General characteristics
- Tons burthen: 446

= Sir Fowell Buxton (ship) =

Sir Fowell Buxton was a ship of 446 tons. She was registered in the port of London in 1851 and served the Australian Line of Packets. Sir Thomas Fowell Buxton was a noted British abolitionist. Her first captain was John Hacker, and at the time of her last voyage her master was George Woodcock.

==Final voyage==
Having already left London 22 October 1852, the Sir Fowell Buxton left Plymouth, Devonshire on Tuesday 9 November 1852 for what would be her final voyage with 230 on board bound for Geelong and Port Phillip. Thursday 16 December 1852, she struck Tapioca Shoals off the coast of Brazil, north of Cape San Roque in the state of Rio Grande do Norte. There were no deaths.

Natives came aboard in catamarans. The passengers and crew landed on the sands the following Tuesday. Very few tree boughs provided protection from the sun. The shipwrecked had some biscuits, and fish the Natives had given them. Plus cocoa nuts and melon seeds. The following Friday the masts were cut away and the luggage removed. Some people were injured and many boxes cut open in the hold by the natives. The Survivors remained in Capin Assu for a week and three days.

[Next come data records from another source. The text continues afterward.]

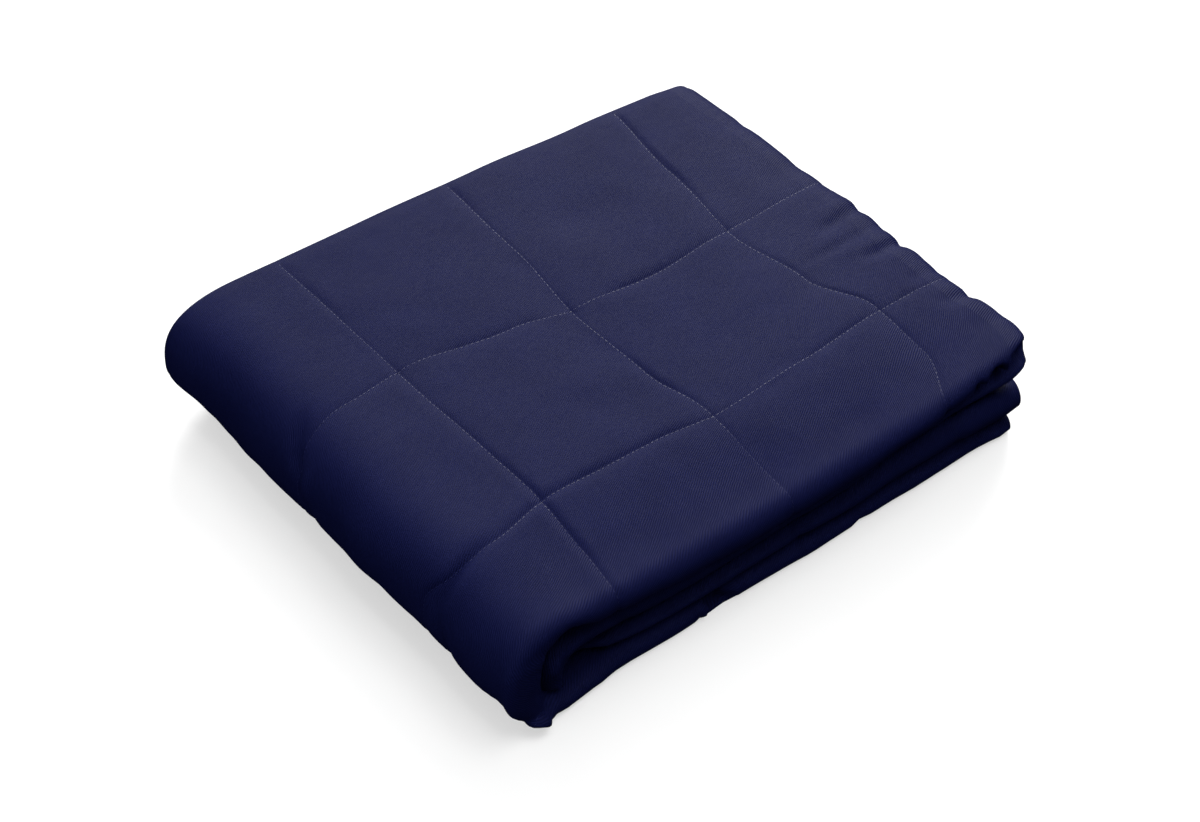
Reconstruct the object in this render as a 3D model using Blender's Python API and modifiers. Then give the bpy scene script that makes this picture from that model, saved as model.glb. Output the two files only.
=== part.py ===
"""Weighted blanket: one quilted cloth of square cells, folded in three across
its width, then in half twice along its length, and lying flat as a pad.

Metres, +Z up.  X runs along the folded pad, Y across it, the closed front
rolls facing -Y and the rounded wrap of the last fold facing -X.
"""
import math

import bpy
import bmesh
import numpy as np

for stale in list(bpy.data.objects):
    bpy.data.objects.remove(stale, do_unlink=True)

# ---------------------------------------------------------------- the cloth
CELL = 0.123            # side of a quilted square
T_CELL = 0.0057         # cloth and filling at the middle of a square
T_SEAM = 0.0024         # pressed together along a seam
T_HEM = 0.0028          # along the four hems
GAP = 0.0011            # air between two layers lying on each other
PITCH = T_CELL + GAP
STRIP = 3 * T_CELL + 2 * GAP        # three layers, the cloth folded across
PINCH = 0.45            # how much of a cross seam's thinning the whole strip shares

# ------------------------------------------------- folded across, in thirds
FRONT_BEND_Y = -0.1560  # centre line of the front roll
BACK_BEND_Y = 0.1520    # centre line of the back roll
FAR_HEM_Y = -0.1500     # hem of the far flap, tucked into the front roll
NEAR_HEM_Y = 0.1630     # hem of the near flap, along the back
EDGE_ROW = 0.137        # first row of cells, next to the near flap's hem

# ------------------------------------------------- folded along, twice in half
CAVITY = 0.0080         # radius left open inside the inner turn
BAND_GAP = 0.0012
END_LOW_X = 0.1940      # free end lying on the surface
END_HIGH_X = 0.1990     # free end lying on it
LIP_X = 0.1800          # centre of the first fold, at the right
WRAP_X = -0.1476        # common centre of the wrap and the inner turn
FIRST_SEAM_X = -0.1170  # first cross seam on the top

STACK = 4 * STRIP + 2 * BAND_GAP + 2 * CAVITY
WRAP_R = (STACK - STRIP) / 2
LIP_R = (STRIP + BAND_GAP) / 2
TURN_R = STRIP / 2 + CAVITY

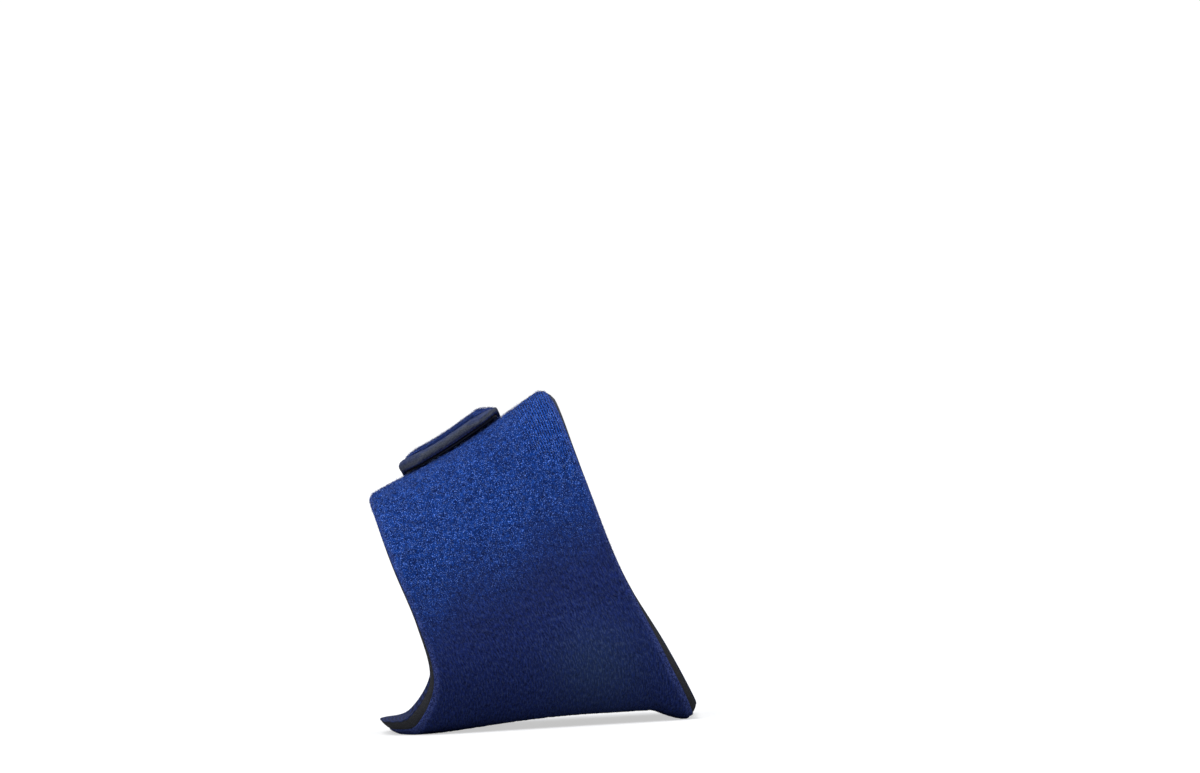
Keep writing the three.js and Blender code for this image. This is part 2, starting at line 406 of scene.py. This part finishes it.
def noiseNode(tree, vector, scale, detail=2, roughness=0.5):
    node = addNode(tree, "ShaderNodeTexNoise")
    node.inputs["Scale"].default_value = scale
    node.inputs["Detail"].default_value = detail
    node.inputs["Roughness"].default_value = roughness
    tree.links.new(vector, node.inputs["Vector"])
    return node.outputs["Fac"]


def rampNode(tree, value, *stops):
    node = addNode(tree, "ShaderNodeValToRGB")
    while len(node.color_ramp.elements) < len(stops):
        node.color_ramp.elements.new(0.5)
    for element, (position, color) in zip(node.color_ramp.elements, stops):
        element.position, element.color = position, color
    tree.links.new(value, node.inputs["Fac"])
    return node.outputs["Color"]


# black below low, white above high
def maskNode(tree, value, low, high):
    return rampNode(tree, value, (low, (0, 0, 0, 1)), (high, (1, 1, 1, 1)))


def fillSockets(tree, sockets, values):
    for socket, value in zip(sockets, values):
        if isinstance(value, bpy.types.NodeSocket):
            tree.links.new(value, socket)
        else:
            socket.default_value = value


def mixColor(tree, factor, a, b):
    node = addNode(tree, "ShaderNodeMix", data_type="RGBA")
    fillSockets(tree, (node.inputs[0], node.inputs[6], node.inputs[7]), (factor, a, b))
    return node.outputs[2]


def mathNode(tree, operation, *values, **settings):
    node = addNode(tree, "ShaderNodeMath", operation=operation, **settings)
    fillSockets(tree, node.inputs, values)
    return node.outputs[0]


def times(tree, a, b, **settings):
    return mathNode(tree, "MULTIPLY", a, b, **settings)


# each part is a value and its weight
def weightedSum(tree, *parts):
    total = times(tree, *parts[0])
    for part in parts[1:]:
        total = mathNode(tree, "ADD", total, times(tree, *part))
    return total


def objectCoords(tree):
    return addNode(tree, "ShaderNodeTexCoord").outputs["Object"]


# the cloth's own millimetres, stretched along or across the band
def flatCoords(tree, alongScale, acrossScale):
    mapping = addNode(tree, "ShaderNodeMapping")
    mapping.inputs["Scale"].default_value = (flatUnit * alongScale, flatUnit * acrossScale, 1)
    flat = addNode(tree, "ShaderNodeUVMap", uv_map="flatPattern").outputs["UV"]
    tree.links.new(flat, mapping.inputs["Vector"])
    return mapping.outputs["Vector"]


def flatNoise(tree, stretch, detail=2, roughness=0.5):
    return noiseNode(tree, flatCoords(tree, *stretch), 1, detail, roughness)


def attributeValue(tree, name):
    return addNode(tree, "ShaderNodeAttribute", attribute_name=name).outputs["Fac"]


def bandsNode(tree, scale, distortion, detail):
    node = addNode(tree, "ShaderNodeTexWave", wave_type="BANDS", bands_direction="Y")
    node.inputs["Scale"].default_value = scale
    node.inputs["Distortion"].default_value = distortion
    node.inputs["Detail"].default_value = detail
    tree.links.new(flatCoords(tree, 1, 1), node.inputs["Vector"])
    return node.outputs["Fac"]


def cellsNode(tree, vector, scale):
    node = addNode(tree, "ShaderNodeTexVoronoi", feature="F1")
    node.inputs["Scale"].default_value = scale
    tree.links.new(vector, node.inputs["Vector"])
    return node.outputs["Distance"]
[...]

They were moved in canoes to Macau where several houses were in a row and they were fed some beef. It was here they wrote to the English Consul. The Consul from Pernambuco came to Macau where the shipwrecked souls had remained for some time. He said they should all go there. Several were in vessels and went as far as the mouth of the river when another Consul (this one from Paraiba) ordered the vessels back stating later that they were wrecked in the Paraiban district and under his care they would be sent to Paraiba. After more than 2 months in Macau and a week on a small vessel they arrived in Paraiba 1 March 1853.

The Richard had just arrived, a small miserable brig the Consul had chartered to take the survivors on to Australia. After spending a month in Paraiba they boarded the "Richard" 1 April 1853. (Later 13 of their fellow passengers who went ashore in Cabedelo died from Yellow Fever). A week after they left Cabedelo they arrived in Pernambuco.

The Richard arrived Port Philip Tuesday 5 July 1853 after 3 months at sea. Her passengers remained onboard until the following Saturday.